Communique #2

January 9, 2004
Communique #2
 
To those of you who wrote that the weather in the north was unkind (-40 in Ottawa, -35 in Montreal, and -37 in PEI), thank you for wishing me a good time nonetheless.  No one asked me to keep my warm weather thoughts to myself (so far).
 
It's been an amazing, inspiring, and very full day at the literary seminar.  I'll try and share some of the writers' words that moved me and some of my thoughts.
 
Thursday night I heard author Bharati Mukherjee.  She began by saying she was born of a high caste Brahmin family in Calcutta.  She married a man born to a French Canadian father and an English Canadian mother (Canadian writer Clark Blaise). Her son had married a woman whose parents were German-American and Italian-American, and her son and daughter-in-law was, at the moment of her speech, in China adopting a baby who would be her first grandchild.  This was her example of the increasing "mongrelization" of the US and this was, of course, a good thing.  No longer would American writers such as Henry James, James Baldwin and others have to find out who they were by going abroad and writing about Americans (i.e.

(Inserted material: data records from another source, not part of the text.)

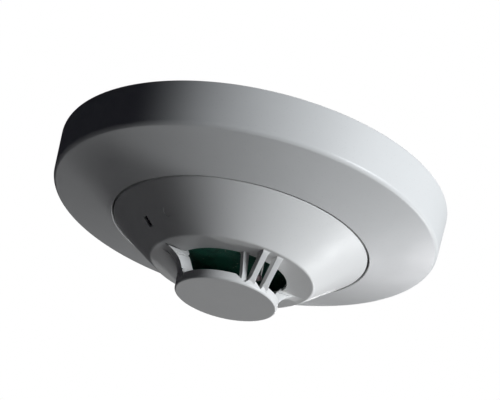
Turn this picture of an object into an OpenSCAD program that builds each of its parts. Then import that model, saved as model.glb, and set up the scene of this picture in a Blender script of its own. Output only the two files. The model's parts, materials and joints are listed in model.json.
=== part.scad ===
// Plug-in heat detector with a flanged ceiling base.
// Origin: centre of the ceiling face. +Z points up into the ceiling, so the detector hangs below Z = 0.
// The sensing cage's two legs lie along X, and its two groups of guard ribs lie along Y.

/* [Trim flange] */
// Diameter of the flange at the ceiling
flange_d = 155; // [148:1:200]
// Height of the flange's upright skirt
skirt_h = 17.1; // [14.5:0.1:24]
// Radius that the skirt loses from the ceiling to its lower edge
skirt_draft = 1.2; // [0.4:0.1:2]
// Drop of the flange's sloping face from the skirt to the head
face_drop = 7; // [5:0.5:12]
// Wall thickness of the flange
flange_wall = 2.4; // [1.8:0.1:3]
// Radius of the rounded edge between skirt and face
flange_edge_r = 1.8; // [0.8:0.1:2.4]
// Number of stiffening ribs behind the flange
flange_ribs = 8; // [4:4:12]
// Thickness of a stiffening rib
flange_rib_t = 1.6; // [1:0.1:2.4]
// Height of the collar that grips the mounting base
collar_h = 12; // [9:0.5:14]
// Wall thickness of the collar
collar_t = 1.8; // [1.2:0.1:2.4]

/* [Mounting base] */
// Thickness of the plate against the ceiling
plate_t = 3; // [2.4:0.2:4]
// Wall thickness of the well that takes the head
well_wall = 2.2; // [1.6:0.1:3]
// Diameter of the wire entry
wire_hole_d = 38; // [26:1:44]
// Smallest distance between the box's two fixing screws
box_pitch_min = 69.85; // [66:0.05:74]
// Largest distance between the box's two fixing screws
box_pitch_max = 88.9; // [84:0.1:90]
// Width of a fixing slot
slot_w = 4.5; // [3.6:0.1:5]
// Size of the terminal blocks along the radius
block_len = 10; // [9:0.5:11]
// Size of the terminal blocks around the ring
block_w = 13; // [11:0.5:16]
// Distance from the well's wall to the terminal screws
terminal_inset = 10.2; // [9:0.1:12]

/* [Terminals] */
// Thickness of the contact strip
strip_t = 0.6; // [0.4:0.05:0.8]
// Width of the contact strip's spring arm
spring_w = 4.4; // [3:0.2:5]
// Radius of the terminal screw's head
screw_head_r = 3.1; // [2.6:0.1:3.4]
// Radius of the terminal screw's thread
screw_r = 1.5; // [1.2:0.1:1.7]
// Height of the terminal screw's head
screw_head_h = 2.2; // [1.6:0.1:2.4]
// Side of the square wire clamp
clamp_side = 7; // [6:0.2:8]
// Thickness of the wire clamp
clamp_t = 0.8; // [0.6:0.1:1]
// Room between the terminal screws and the head's blades
terminal_room = 2.6; // [1:0.1:3]

/* [Head] */
// Diameter of the head at the seam
head_d = 100.6; // [98:0.2:106]
// Width of the seam between head and flange
seam_gap = 0.7; // [0.4:0.1:1.2]
// Height of the head's cone
cone_drop = 14.5; // [11:0.5:18]
// Diameter of the cone's lower rim
rim_d = 64.2; // [62:0.2:70]
// Wall thickness of the head cover
cover_wall = 1.8; // [1.4:0.1:2.2]
// Thickness of the flat floor inside the rim
floor_t = 1.6; // [1.2:0.1:2]
// Diameter of the air hole in the floor
air_hole_d = 43; // [38:0.5:46]
// Height of the cover's upright wall above the seam
cover_rise = 4.5; // [4:0.1:5]

/* [Sensing cage] */
// Clear height of the air windows
window_h = 7.9; // [6:0.1:10]
// Diameter of the guard disc
disc_d = 40; // [36:0.5:42]
// Thickness of the guard disc
disc_t = 3.5; // [2.5:0.1:4.5]
// Radius of the guard disc's lower edge
disc_edge_r = 0.8; // [0.3:0.1:1.2]
// Thickness of a leg
leg_t = 4; // [3:0.2:5]
// Distance from the rim to where a leg meets the floor
leg_inset = 2.6; // [1.4:0.1:4]
// Thickness of a guard rib
rib_t = 2.4; // [1.6:0.1:3]
// Distance between the two front ribs
rib_pitch = 6.2; // [5:0.1:7]
// Depth of a front rib, front to back
rib_depth = 4.5; // [3:0.1:6]
// Distance from the rim to where a front rib meets the floor
rib_inset = 1.5; // [1:0.1:3]
// How far a rib leans sideways between floor and disc
rib_lean = 1.3; // [0:0.1:2.5]
// Depth of the inner strut, front to back
strut_depth = 2.6; // [2:0.1:4]
// Depth of the notches between the ribs in the disc's edge
notch_depth = 2.2; // [1:0.1:2.4]

/* [Indicator windows] */
// Radius from the centre to the indicator windows
led_pcr = 39; // [36:0.5:41]
// Angle of the first indicator window, seen from above
led_angle = 5; // [0:1:10]
// Size of an indicator window along the slope's radius
led_len = 3.4; // [2:0.1:4]
// Size of an indicator window across
led_w = 2; // [1.6:0.1:4]
// Radius of the round test mark
mark_r = 2; // [1.5:0.1:3]
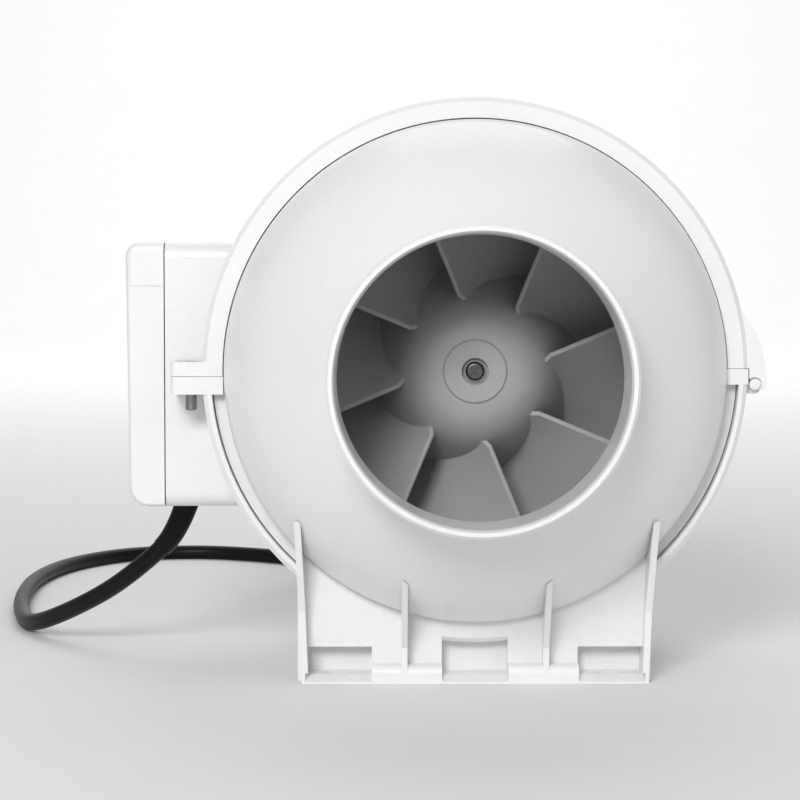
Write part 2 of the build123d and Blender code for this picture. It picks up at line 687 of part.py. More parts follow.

Isabel Archer) who go to Europe to find themselves.  The world is now coming to the US.  She says crossing borders transforms the writer, but her and all the immigrant voices are also transforming America.   Her speech was very political -- naming the US as the only industrialized country that has no universal health care, the highest rates of incarceration, and ongoing capital punishment even of the mentally handicapped and juveniles.  These comments angered some people, as we discovered the next day.
 
One woman, a member of the Board of the lit seminar, complained to the director that "these people should be grateful."  In introducing a panel today, the director Miles Frieden slammed this woman.  He told the 400 assembled people that this comment had been made to him -- and he reminded the audience that they had come to the seminar to listen and he advised them to listen with "tenderness and openness."
 
The comment that "these people should be grateful" got one of the speakers going on how America had invaded his country -- the Dominican Republic with "unbridled hypocritical military power" and for 31 years the US supported a dictatorship that massacred Haitians and Dominicans.  He reminded the audience that the 1965 invasion was made under false pretenses -- not unlike the invasion of Iraq.  He predicted that the US would create a US-supported dummy democracy in Iraq like they did in the Dominican Republic and reorganize the country's internal economics.  He added that because of the chaos and poverty they helped create in the Dominican Republic, there was pressure on the US to also help the citizens.  Suddenly after the invasion, airline passage from the DR to NY was artificially deflated making it possible for thousands of Domincans to immigrate.  And he says, "you think we should be grateful?"  This author, Junot Diaz, a warm and educated teacher and thinker, peppered his language freely and deliberately with the word fuck...  no doubt to drive the matrons insane.
 
And there were matrons galore.  Guess the ratio of middle-aged (myself included) and older women to everyone else?  OK, maybe a handful of them brought spouses.  A small handful.
 
Obviously this is already too long...but there is so much more to tell you...
 
More tomorrow...it's almost one a.m.